Backed by recommendations Lindahl had obtained from the recently deceased Augustana College graduate, the Swedish Mining Engineer, A. Forsberg, who in 1899 had died in a mining accident, Lindahl suggested to the Augustana Synod's Board that they send a permanent missionary to the Douglas area. Lindahl wrote that it was additionally quite easy to serve from Douglas the needs found in the nearby community of Juneau, situated on the opposite shore of Gastineau Channel, as well as Skagway further up north.31

The Augustana Synod Board agreed, and their choice fell on their own student of theology, S.P. Holmberg. He arrived in Douglas shortly before Christmastime of 1900, and spent nine months toiling in Douglas. Holmberg wrote his superiors he had rented a hall in which he held services every other Sunday evening as well as on every other Sunday afternoon. He also wrote of the squalid conditions he found in Douglas, and the community's desperate need for religious leadership. He then warned the Augustana Board that if they did not provide Douglas with a permanent missionary pastor the Swedish and American Methodist Churches would take it all.

While Holmberg was still stationed at Douglas, the community decided to incorporate into a city. Holmberg's stay in Douglas had from the start been planned to be shortlived.

Thus, in June of 1901, just shortly before his final departure in September, he made a journey up the channel all the way to Skagway.32 Then upon his return Holmberg departed Douglas for Augustana to there complete his theological studies. On the 20th of August the same year his appointed successor, Pastor J.N. Sundquist, had arrived to Douglas as Augustana Synod's first permanent pastor assigned to Douglas. However, this choice seems to have been unfortunate, as by the next summer some rumors of inappropriate behavior had reached the Board of Augustana Synod. Thus Augustana Synod's board called upon their Seattle-based Pastor, Martin Ludwig Larson, to make a journey up to Douglas, to there investigate these matters. They were found to be serious enough to have Pastor Sundquist suspended as of August 1902.33

About that time Holmberg also wrote the Synod a letter wherein he alluded to the scandal created by Reverend Sundquist. However, this letter does not clearly indicate the nature of Sundquist's offence. But it seems to have been in connection with the first-ever Evangelical Lutheran Confirmation held in Douglas. Holmberg lamented thus: "the victim is a youngster named Charlie Söderqvist, who next to Mrs. Forsberg had been the most straightforward and honest souls in my flock. While at Douglas I had relied so very heavily upon them."34

About the same time Pastor Larson reported to Norelius, also his superior, that Pastor Sundqvist had shown up on his doorstep to there lament his situation, as well as its harsh consequences, begging for a second chance, which he for obvious reasons had not been granted.35 Furthermore, Augustana Synod's preserved records seem to indicate that the Sundqvist matter kept dragging on as unresolved until 1904, because on March 2 of that year, Norelius placed a notice into the Augustana journal's issue published on 7 April, in which he summoned J.N. Sundquist to appear at the next Augustana Synod conference to be held that year at Lindsborg, Kansas on June 2. Sundqvist was to be there to answer the Synod's questions. In the notice Norelius stated that even if Sundquist did not appear in person, the Synod Board would take up this matter under consideration.36

Upon Larson's return from his Douglas investigation trip, he voiced his deep concerns over the dept of damage now done to the community's trust in Augustana Synod's pastors. Then made the suggestion that Seattle's Swedish lay pastor, Johan A. Levine, who, at the time was toiling in the Everett region, would be a most excellent choice for Douglas. Thus the Board appointed Johan A. Levine to their Douglas site where Levine and his family were to spend the years from 1902 to 1907.

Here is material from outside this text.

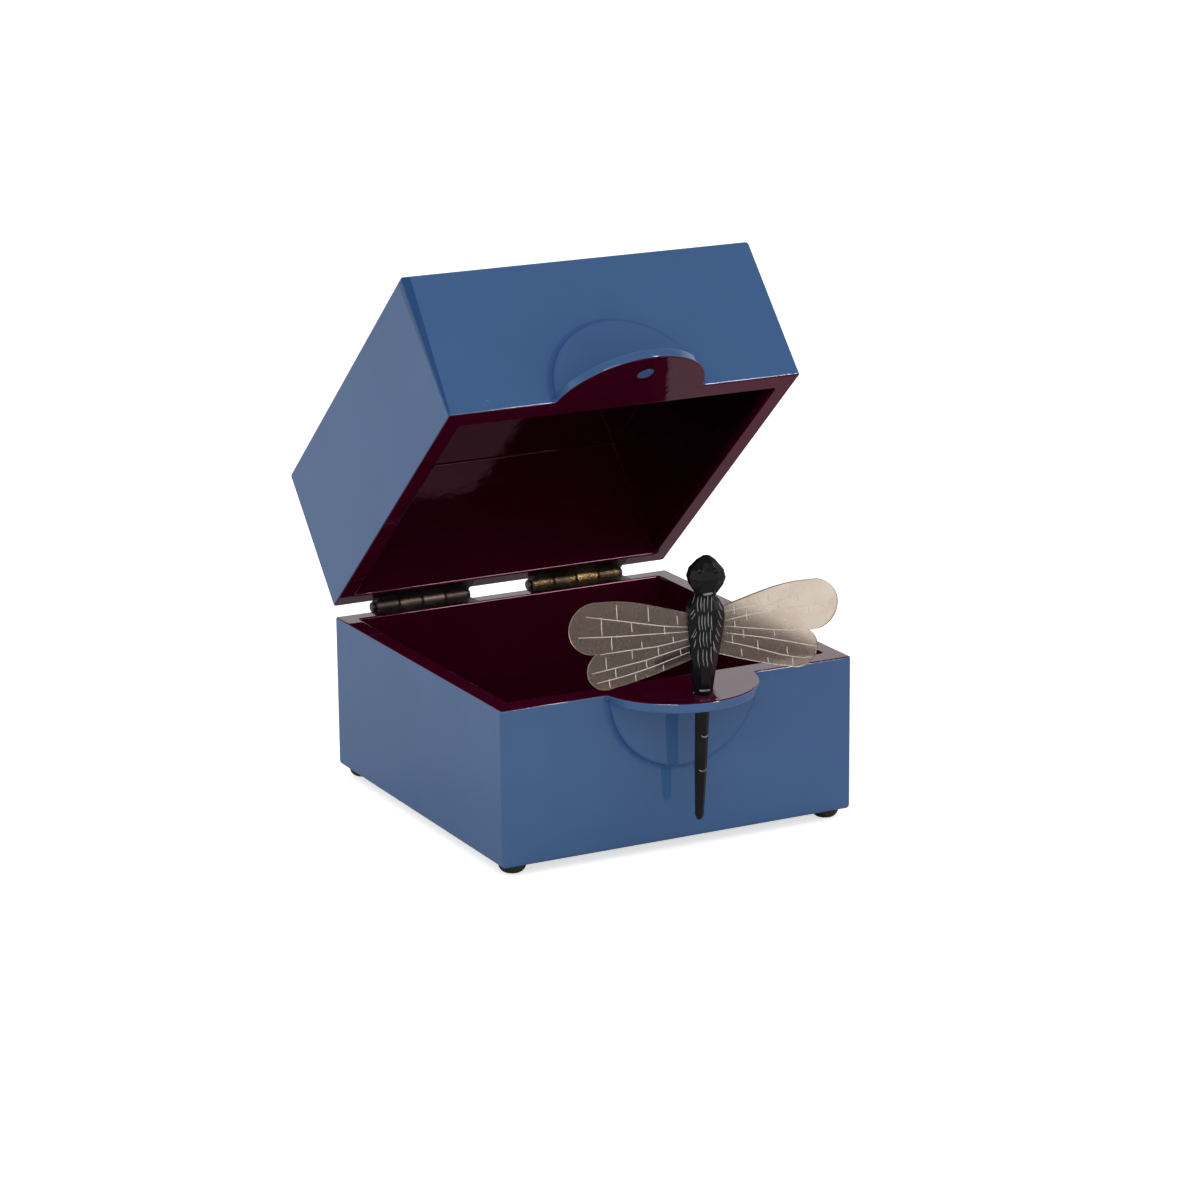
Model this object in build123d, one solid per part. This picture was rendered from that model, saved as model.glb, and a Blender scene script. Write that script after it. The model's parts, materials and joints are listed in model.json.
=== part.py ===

Johan A. Levin was born in Kristinestad, Sweden in 1842. As a 20 years old youth he had arrived to the U.S. in 1864. By the time of his appointment to Douglas he was married and the couple had one child.37

Levine seems to have been blessed with much energy and was an obvious workhorse as he already by the end of 1902 had managed to collect the grand sum of $271.60 towards erecting an Augustana church-building at Douglas. Then in April of 1904 Levine submitted to the Synod's Board, his construction plans for the actual church-building. Describing the building Levine stated in his report that the building was to be 24 feet wide and 40 feet long with 14 feet high walls. The submitted design included a tower measuring 10 feet x 10 feet, which also held the entrance vestibule. In the back of the church he planned an add-on structure measuring 16 feet x 24 feet, with 10 feet high walls to be used both as a classroom and for social gatherings. The Board seems to have appreciated Levine's energy and thus approved it-all, as well as ordaining the 62 years old Levine a pastor into Augustana Synod.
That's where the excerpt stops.